They did not want them because credit unions were not treated the same way as other financial institutions. They were viewed as something that drifted into a social-services posture.   

And honestly, the more I dig into the history and the legal history, the more it feels like I’m finding out Santa Claus isn’t real. The more I learn about the lack of standing for members in court, and the reality that there’s often no remedy for members against directors who effectively give away capital, the more disorienting it feels.  

It’s like there’s the reality I want to believe in, and then there’s the legal reality of what a credit union actually does.  

And what I can’t even begin to reconcile conceptually is this: credit unions want to maintain their tax exemption while also purchasing banks. In good conscience, I can’t even argue against someone who says, “How are you going to maintain your tax exemption if you’re buying a bank, when you were originally given a tax exemption for not being a bank?”   

It makes absolutely no sense.  

Editor’s Note on Cooperative Purpose:

Congress added the following language to the Federal Credit Union Act on August 7, 1998.

The text was included as part of the Congressional Findings in Section 2 of Public Law 105–219, also known as the Credit Union Membership Access Act.

This specific language was crafted to affirm the Mission and reassert that credit unions serve people of “modest means.”

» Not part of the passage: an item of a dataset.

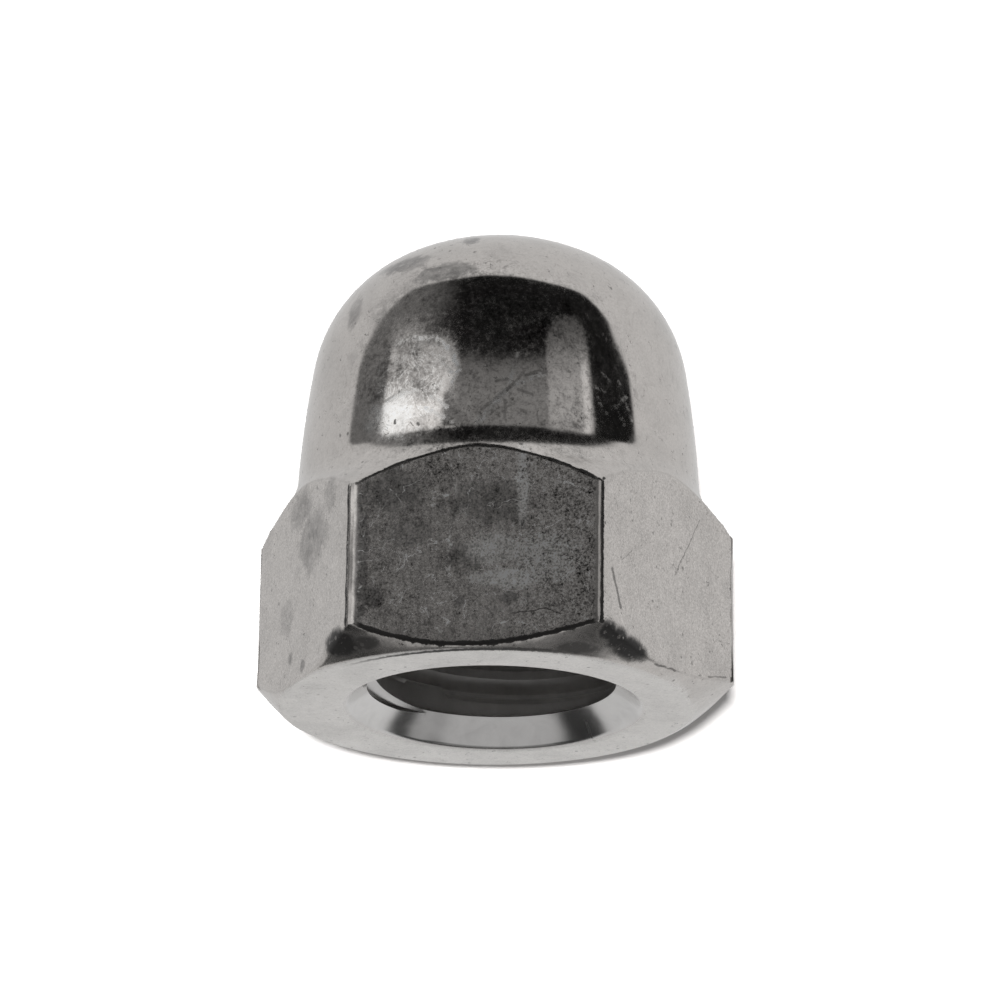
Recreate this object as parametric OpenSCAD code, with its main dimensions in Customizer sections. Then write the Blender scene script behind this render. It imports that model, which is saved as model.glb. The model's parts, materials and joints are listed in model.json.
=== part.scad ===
// Domed cap nut, M16: a hexagon with a closed dome on top, forged and turned
// in one piece, with a blind threaded hole in its underside.
// The origin is the middle of the bearing face, and +Z points to the crown.

/* [Thread] */
// Nominal diameter of the screw thread
thread_d = 16; // [14:0.5:17]
// Pitch of the screw thread
pitch = 2; // [1:0.25:2.5]
// Depth of the tapping drill's hole at its full diameter
hole_depth = 19; // [14:0.5:19.5]
// Included angle of the drill's point
drill_point = 118; // [100:2:150]
// Diameter of the countersink at the bearing face
countersink_d = 17; // [17:0.1:19]

/* [Hexagon] */
// Width across the flats
across_flats = 24; // [24:0.1:25]
// Width over the corners, which are turned off a little
over_corners = 27.2; // [26:0.1:27.6]
// Diameter of the flat bearing face
bearing_d = 22.9; // [21:0.1:23.5]
// Slope of the lower chamfer, measured from the bearing face
lower_chamfer = 36; // [15:1:45]

/* [Dome] */
// Height of the whole nut
height = 28; // [27.5:0.1:30]
// Diameter of the dome where the fillet at its foot begins
dome_d = 23.1; // [22.5:0.1:23.2]
// Height of that place above the bearing face
dome_foot = 13.2; // [12.4:0.1:14]
// Lean of the dome's side at its foot, inwards from the upright
draft = 3.2; // [2:0.2:4]
// Radius of the side's slight bulge, seen from the side
side_r = 67; // [62:1:75]
// Radius of the middle of the crown
crown_r = 13.3; // [12.8:0.1:14.5]
// Radius of the shoulder between the crown and the side
shoulder_r = 8.7; // [7.5:0.1:9.5]
// Radius of the fillet between the dome and the upper chamfer
foot_fillet_r = 3.4; // [2:0.1:4]
// Slope of the upper chamfer, measured from the level
upper_chamfer = 48; // [40:1:55]

/* [Hidden] */
$fn = 120;

arc_step = 360 / $fn;
// A cutter or a bar runs past the face that it meets by this much.
overrun = 1;

// An internal metric thread's crests stand 5/8 of the sharp V inside the nominal diameter.
sharp_v = pitch * cos(30);
hole_r = thread_d / 2 - 5 / 8 * sharp_v;
// A 90 degree countersink is as deep as it is wide on each side.
countersink_depth = countersink_d / 2 - hole_r;
drill_tip = hole_depth + hole_r / tan(drill_point / 2);

// The dome's outline in radius and height: the arcs of the crown, the shoulder
// and the side run into each other without a corner.
foot = [dome_d / 2, dome_foot];
across_side = [cos(draft), sin(draft)];
side_centre = foot - side_r * across_side;
crown_centre = [0, height - crown_r];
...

The Congress finds the following:

  1. The American Credit Union movement began as a cooperative effort to serve the productive and provident credit needs of individuals of modest means.
  2. Credit unions continue to fulfill this public purpose, and current members and membership groups should not face divestiture from the financial services institution of their choice as result of recent court action.
  3. To promote thrift and credit extension, a meaningful affinity and bond among members, manifested by a commonality of routine interaction, shared and related work experiences, interests, or activities, or of an otherwise well understood sense of cohesion or identity is essential to the fulfillment of the public mission of credit unions.
  4. Credit unions, unlike many other participants in the financial services market, are exempt from Federal and most state taxes, because they are member-owned, democratically operated, not-for-profit organizations generally managed by volunteer boards of directors and because they have the specified mission of meeting the credit and savings needs of consumers, especially persons of modest means.
  5. Improved credit union safety and soundness provisions will enhance the public benefit that citizens receive from these cooperative financial services institutions.

Live Video of the Largest Credt Union Conference

In my December 9th post I included a preview from NCUA’s Video Network of the largest credit union conference ever held to that point in time.

That short 20 minute overview gave NCUA staff’s instructions for the meeting plus an introduction to the content for examiners and credit union attendees.

After the event was over,  video highlights were edited and shared in NCUA’s Edition 18The December 1984 National Examiners Conference in Las Vegas. 

The 55 minute of outtakes focuses on three topics: common bond, the role of the regulator and the future of credit unions. Speakers include  state regulators, CU CEOs, NCUA staff and other federal supervisors such as  Richard Breeden, Martha Seeger, Ricard Pratt. NCUA Chair Ed Callahan provides opening and closing remarks, plus comments on what makes credit union’s truly unique. 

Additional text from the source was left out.